I told some guy his fly was open. He asked me if I noticed a soldier standing at attention. I said. "No, I saw a disabled veteran sitting on two duffel bags."
My buddy got a cheap hooker. He paid ten dollars and woke up the next day with crabs. He saw the hooker and complained. She said, "Whattya want for ten bucks, lobster?!"
An old guy asks his pharmacist about V*agra. The pharmacist says it works great. The old guy asks him if he can get it over the counter. The pharmacist said yes, if he takes six.
A mom knows everything about her kids...their favorite foods, friends, clothes, their school reports and their dreams. A dad is vaguely aware that there are some short people staying in the house with him.
Some chick with rainbow spiked hair caught me staring. She goes, "What up, dude? Ya never did anything wild?" I said, "I got stoned once and had sex with a parrot. I was just wondering if you were my kid."

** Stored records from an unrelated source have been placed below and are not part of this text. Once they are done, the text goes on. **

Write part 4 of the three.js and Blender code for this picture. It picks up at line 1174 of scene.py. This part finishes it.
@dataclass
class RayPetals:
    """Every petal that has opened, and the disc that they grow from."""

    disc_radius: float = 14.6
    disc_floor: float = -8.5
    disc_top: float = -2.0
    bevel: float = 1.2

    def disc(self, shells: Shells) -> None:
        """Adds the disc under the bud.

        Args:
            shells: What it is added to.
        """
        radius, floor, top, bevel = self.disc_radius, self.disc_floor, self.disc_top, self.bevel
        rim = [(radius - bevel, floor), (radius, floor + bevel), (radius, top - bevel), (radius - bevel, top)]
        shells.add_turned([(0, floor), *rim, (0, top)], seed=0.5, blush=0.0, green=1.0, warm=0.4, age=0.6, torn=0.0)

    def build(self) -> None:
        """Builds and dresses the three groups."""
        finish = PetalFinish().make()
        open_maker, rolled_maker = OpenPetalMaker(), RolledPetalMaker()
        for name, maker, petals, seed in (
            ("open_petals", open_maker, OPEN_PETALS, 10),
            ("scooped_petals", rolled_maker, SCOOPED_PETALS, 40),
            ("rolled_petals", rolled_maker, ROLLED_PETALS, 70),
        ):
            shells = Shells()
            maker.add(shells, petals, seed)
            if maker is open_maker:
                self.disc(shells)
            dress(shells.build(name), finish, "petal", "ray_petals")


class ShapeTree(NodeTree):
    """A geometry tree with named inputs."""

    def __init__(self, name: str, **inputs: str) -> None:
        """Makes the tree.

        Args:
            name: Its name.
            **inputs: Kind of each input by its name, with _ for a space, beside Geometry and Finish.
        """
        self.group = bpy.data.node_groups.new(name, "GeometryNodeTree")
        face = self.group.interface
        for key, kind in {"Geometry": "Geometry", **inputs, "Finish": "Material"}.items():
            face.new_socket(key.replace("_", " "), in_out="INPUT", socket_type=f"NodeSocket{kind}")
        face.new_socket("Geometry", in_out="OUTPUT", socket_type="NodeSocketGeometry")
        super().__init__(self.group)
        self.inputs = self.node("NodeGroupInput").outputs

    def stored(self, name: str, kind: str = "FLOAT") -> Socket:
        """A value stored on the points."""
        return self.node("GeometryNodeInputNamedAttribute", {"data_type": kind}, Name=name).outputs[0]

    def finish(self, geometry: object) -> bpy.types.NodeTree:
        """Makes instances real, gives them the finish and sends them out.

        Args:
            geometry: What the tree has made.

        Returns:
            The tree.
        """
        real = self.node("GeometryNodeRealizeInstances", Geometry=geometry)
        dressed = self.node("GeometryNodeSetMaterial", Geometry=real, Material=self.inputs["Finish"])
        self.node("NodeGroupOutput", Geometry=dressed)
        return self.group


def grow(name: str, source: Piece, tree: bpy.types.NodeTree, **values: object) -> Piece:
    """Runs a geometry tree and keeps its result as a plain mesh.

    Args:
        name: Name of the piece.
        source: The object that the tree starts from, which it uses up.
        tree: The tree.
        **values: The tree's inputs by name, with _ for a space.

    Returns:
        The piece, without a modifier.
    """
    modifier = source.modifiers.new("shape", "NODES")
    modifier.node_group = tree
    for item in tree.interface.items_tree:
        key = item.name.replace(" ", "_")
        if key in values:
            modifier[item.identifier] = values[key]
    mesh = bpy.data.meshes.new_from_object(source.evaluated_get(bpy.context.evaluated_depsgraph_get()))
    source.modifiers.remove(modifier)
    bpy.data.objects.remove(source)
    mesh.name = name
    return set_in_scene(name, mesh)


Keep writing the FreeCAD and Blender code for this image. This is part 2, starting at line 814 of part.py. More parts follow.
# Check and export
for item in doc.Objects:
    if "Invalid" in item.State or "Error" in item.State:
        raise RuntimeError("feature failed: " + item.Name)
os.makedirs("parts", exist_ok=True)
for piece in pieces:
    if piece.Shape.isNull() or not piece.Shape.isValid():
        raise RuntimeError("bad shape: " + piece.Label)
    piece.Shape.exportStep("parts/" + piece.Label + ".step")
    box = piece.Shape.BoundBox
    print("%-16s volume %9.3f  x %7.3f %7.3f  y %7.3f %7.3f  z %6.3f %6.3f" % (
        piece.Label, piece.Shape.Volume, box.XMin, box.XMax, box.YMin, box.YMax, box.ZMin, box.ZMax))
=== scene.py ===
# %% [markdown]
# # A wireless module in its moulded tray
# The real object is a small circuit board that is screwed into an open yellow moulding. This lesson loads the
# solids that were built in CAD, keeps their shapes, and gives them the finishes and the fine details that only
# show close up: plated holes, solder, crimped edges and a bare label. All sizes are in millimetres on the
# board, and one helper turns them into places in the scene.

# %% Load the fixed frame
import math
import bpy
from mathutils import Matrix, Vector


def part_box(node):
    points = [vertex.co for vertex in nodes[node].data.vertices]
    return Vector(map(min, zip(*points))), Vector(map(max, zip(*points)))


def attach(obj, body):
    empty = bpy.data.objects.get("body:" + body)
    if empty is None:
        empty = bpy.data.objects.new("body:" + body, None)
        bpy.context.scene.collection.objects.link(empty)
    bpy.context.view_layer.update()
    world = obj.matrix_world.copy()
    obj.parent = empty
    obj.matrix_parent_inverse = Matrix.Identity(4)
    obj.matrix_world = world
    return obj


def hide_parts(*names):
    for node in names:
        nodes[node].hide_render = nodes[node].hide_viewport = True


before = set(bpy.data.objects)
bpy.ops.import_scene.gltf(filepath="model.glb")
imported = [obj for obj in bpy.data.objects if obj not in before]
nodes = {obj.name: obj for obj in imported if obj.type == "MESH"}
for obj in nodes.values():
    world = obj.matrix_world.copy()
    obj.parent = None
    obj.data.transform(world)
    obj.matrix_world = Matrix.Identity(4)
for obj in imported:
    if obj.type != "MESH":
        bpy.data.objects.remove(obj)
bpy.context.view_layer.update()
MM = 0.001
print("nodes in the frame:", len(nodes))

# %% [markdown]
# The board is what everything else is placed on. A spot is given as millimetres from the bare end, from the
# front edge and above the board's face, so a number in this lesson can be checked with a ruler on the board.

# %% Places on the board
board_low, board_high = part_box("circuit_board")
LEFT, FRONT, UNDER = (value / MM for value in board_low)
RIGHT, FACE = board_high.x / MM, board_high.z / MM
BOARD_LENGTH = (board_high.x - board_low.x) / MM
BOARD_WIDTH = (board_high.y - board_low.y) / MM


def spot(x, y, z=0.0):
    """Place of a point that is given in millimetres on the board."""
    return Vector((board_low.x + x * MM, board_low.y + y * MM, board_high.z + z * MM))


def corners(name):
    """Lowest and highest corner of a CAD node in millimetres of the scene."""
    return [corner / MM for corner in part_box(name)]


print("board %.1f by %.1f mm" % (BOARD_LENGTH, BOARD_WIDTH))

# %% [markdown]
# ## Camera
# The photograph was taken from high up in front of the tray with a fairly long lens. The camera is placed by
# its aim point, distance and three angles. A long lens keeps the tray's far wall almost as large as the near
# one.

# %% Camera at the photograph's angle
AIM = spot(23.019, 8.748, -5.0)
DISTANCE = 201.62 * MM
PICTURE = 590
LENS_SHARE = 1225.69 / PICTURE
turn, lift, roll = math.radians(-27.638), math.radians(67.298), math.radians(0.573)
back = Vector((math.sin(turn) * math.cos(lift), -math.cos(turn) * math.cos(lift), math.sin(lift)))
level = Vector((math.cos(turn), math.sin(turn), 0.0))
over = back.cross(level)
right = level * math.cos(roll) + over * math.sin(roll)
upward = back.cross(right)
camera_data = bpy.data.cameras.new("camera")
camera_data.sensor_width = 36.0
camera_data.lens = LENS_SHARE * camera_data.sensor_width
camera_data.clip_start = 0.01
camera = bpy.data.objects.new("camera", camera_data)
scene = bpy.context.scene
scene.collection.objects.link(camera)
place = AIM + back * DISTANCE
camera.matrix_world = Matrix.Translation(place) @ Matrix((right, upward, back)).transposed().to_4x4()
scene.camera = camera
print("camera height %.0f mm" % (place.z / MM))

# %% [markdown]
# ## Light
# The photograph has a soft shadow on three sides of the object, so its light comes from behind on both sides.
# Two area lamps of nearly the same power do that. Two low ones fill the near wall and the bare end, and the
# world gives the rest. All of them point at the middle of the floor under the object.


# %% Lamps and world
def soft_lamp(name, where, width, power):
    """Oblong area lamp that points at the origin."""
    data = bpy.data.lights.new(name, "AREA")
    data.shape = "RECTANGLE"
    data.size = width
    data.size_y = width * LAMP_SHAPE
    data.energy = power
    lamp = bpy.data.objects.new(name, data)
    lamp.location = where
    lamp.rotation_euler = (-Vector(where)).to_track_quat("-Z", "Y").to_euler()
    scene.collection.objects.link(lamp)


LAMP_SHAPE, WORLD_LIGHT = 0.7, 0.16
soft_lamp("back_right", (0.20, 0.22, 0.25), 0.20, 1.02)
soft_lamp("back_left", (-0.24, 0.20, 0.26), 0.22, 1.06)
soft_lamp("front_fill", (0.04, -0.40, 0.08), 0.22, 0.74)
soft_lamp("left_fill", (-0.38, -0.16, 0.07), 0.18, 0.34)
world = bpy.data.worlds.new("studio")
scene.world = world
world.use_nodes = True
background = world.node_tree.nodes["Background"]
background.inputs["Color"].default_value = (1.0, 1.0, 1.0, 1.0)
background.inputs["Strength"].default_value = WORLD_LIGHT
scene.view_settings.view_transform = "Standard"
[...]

I used to hate going to family weddings. All my aunts uncles used to poke me and say, "You're next!" They stopped doing it when I'd say the same thing to them at funerals
My girl told me she was miserable in our relationship. She said she lost 10 lbs. I asked her if it was over and she said, "Not yet, I want to lose 15."
Mosquito season is here. Put a fabric softener dryer sheet in your pocket to keep those pesky critters at bay. Even if it doesn't work, the Skeeters will be velvety soft and attain an April Fresh scent.
My father was right up there with Einstein in the Science department...She taught me all about TIME TRAVEL "If you don't behave, I'm going to knock you into the middle of next week."
I met an old Air Force guy. He said the first time he was gonna jump out of a plane he was scared. He said the Captain told him to jump, or he'd stick his d**k where the "sun don't shine". I go, "Did you jump?" He said, "A little."